Raw data:
=======

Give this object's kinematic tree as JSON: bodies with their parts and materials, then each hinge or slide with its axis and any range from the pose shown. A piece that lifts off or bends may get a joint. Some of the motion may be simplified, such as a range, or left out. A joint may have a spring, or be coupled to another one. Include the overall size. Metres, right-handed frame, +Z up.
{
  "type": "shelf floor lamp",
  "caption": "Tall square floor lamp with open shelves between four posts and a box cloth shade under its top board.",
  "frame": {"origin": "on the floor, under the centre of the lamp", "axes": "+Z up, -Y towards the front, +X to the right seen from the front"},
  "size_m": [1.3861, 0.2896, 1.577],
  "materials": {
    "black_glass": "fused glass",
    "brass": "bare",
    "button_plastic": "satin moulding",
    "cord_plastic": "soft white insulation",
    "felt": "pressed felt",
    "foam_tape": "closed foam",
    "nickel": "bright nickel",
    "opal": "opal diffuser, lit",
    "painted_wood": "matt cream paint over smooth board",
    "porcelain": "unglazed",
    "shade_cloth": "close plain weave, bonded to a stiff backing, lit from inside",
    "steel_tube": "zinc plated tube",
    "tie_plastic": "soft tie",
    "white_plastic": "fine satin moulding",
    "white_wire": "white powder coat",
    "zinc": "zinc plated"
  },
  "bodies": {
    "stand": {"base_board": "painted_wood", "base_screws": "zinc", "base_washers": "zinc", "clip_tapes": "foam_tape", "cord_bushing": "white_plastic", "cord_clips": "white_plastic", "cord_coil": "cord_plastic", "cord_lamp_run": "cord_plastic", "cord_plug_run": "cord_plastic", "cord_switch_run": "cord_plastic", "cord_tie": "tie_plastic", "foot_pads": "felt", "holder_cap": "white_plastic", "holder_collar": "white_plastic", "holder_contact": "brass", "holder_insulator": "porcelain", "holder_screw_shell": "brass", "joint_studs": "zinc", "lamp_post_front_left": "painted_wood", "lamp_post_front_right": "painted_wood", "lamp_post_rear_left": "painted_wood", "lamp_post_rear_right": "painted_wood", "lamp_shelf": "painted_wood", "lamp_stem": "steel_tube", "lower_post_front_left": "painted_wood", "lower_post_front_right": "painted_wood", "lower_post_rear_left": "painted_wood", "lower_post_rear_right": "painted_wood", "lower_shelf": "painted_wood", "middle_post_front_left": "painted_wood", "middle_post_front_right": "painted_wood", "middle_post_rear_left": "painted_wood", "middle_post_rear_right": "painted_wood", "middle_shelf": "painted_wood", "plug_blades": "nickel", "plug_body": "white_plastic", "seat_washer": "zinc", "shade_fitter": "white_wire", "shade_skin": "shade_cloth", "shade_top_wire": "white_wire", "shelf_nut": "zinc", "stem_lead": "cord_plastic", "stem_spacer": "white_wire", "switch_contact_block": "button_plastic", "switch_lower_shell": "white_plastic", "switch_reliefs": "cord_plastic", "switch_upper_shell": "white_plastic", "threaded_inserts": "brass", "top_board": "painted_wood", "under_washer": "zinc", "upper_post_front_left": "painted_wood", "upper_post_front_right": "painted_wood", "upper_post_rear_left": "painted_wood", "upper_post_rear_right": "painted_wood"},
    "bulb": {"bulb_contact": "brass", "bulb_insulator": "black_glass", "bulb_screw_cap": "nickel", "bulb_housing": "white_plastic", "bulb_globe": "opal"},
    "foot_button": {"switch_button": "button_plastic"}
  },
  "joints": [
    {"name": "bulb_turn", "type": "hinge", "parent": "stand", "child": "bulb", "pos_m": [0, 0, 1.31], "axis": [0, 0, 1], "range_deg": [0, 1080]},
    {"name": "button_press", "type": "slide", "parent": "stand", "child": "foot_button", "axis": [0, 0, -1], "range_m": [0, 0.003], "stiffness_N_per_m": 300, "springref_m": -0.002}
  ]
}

=======

Aim: Output all of the material exactly as written.

Expected answer:
Give this object's kinematic tree as JSON: bodies with their parts and materials, then each hinge or slide with its axis and any range from the pose shown. A piece that lifts off or bends may get a joint. Some of the motion may be simplified, such as a range, or left out. A joint may have a spring, or be coupled to another one. Include the overall size. Metres, right-handed frame, +Z up.
{
  "type": "shelf floor lamp",
  "caption": "Tall square floor lamp with open shelves between four posts and a box cloth shade under its top board.",
  "frame": {"origin": "on the floor, under the centre of the lamp", "axes": "+Z up, -Y towards the front, +X to the right seen from the front"},
  "size_m": [1.3861, 0.2896, 1.577],
  "materials": {
    "black_glass": "fused glass",
    "brass": "bare",
    "button_plastic": "satin moulding",
    "cord_plastic": "soft white insulation",
    "felt": "pressed felt",
    "foam_tape": "closed foam",
    "nickel": "bright nickel",
    "opal": "opal diffuser, lit",
    "painted_wood": "matt cream paint over smooth board",
    "porcelain": "unglazed",
    "shade_cloth": "close plain weave, bonded to a stiff backing, lit from inside",
    "steel_tube": "zinc plated tube",
    "tie_plastic": "soft tie",
    "white_plastic": "fine satin moulding",
    "white_wire": "white powder coat",
    "zinc": "zinc plated"
  },
  "bodies": {
    "stand": {"base_board": "painted_wood", "base_screws": "zinc", "base_washers": "zinc", "clip_tapes": "foam_tape", "cord_bushing": "white_plastic", "cord_clips": "white_plastic", "cord_coil": "cord_plastic", "cord_lamp_run": "cord_plastic", "cord_plug_run": "cord_plastic", "cord_switch_run": "cord_plastic", "cord_tie": "tie_plastic", "foot_pads": "felt", "holder_cap": "white_plastic", "holder_collar": "white_plastic", "holder_contact": "brass", "holder_insulator": "porcelain", "holder_screw_shell": "brass", "joint_studs": "zinc", "lamp_post_front_left": "painted_wood", "lamp_post_front_right": "painted_wood", "lamp_post_rear_left": "painted_wood", "lamp_post_rear_right": "painted_wood", "lamp_shelf": "painted_wood", "lamp_stem": "steel_tube", "lower_post_front_left": "painted_wood", "lower_post_front_right": "painted_wood", "lower_post_rear_left": "painted_wood", "lower_post_rear_right": "painted_wood", "lower_shelf": "painted_wood", "middle_post_front_left": "painted_wood", "middle_post_front_right": "painted_wood", "middle_post_rear_left": "painted_wood", "middle_post_rear_right": "painted_wood", "middle_shelf": "painted_wood", "plug_blades": "nickel", "plug_body": "white_plastic", "seat_washer": "zinc", "shade_fitter": "white_wire", "shade_skin": "shade_cloth", "shade_top_wire": "white_wire", "shelf_nut": "zinc", "stem_lead": "cord_plastic", "stem_spacer": "white_wire", "switch_contact_block": "button_plastic", "switch_lower_shell": "white_plastic", "switch_reliefs": "cord_plastic", "switch_upper_shell": "white_plastic", "threaded_inserts": "brass", "top_board": "painted_wood", "under_washer": "zinc", "upper_post_front_left": "painted_wood", "upper_post_front_right": "painted_wood", "upper_post_rear_left": "painted_wood", "upper_post_rear_right": "painted_wood"},
    "bulb": {"bulb_contact": "brass", "bulb_insulator": "black_glass", "bulb_screw_cap": "nickel", "bulb_housing": "white_plastic", "bulb_globe": "opal"},
    "foot_button": {"switch_button": "button_plastic"}
  },
  "joints": [
    {"name": "bulb_turn", "type": "hinge", "parent": "stand", "child": "bulb", "pos_m": [0, 0, 1.31], "axis": [0, 0, 1], "range_deg": [0, 1080]},
    {"name": "button_press", "type": "slide", "parent": "stand", "child": "foot_button", "axis": [0, 0, -1], "range_m": [0, 0.003], "stiffness_N_per_m": 300, "springref_m": -0.002}
  ]
}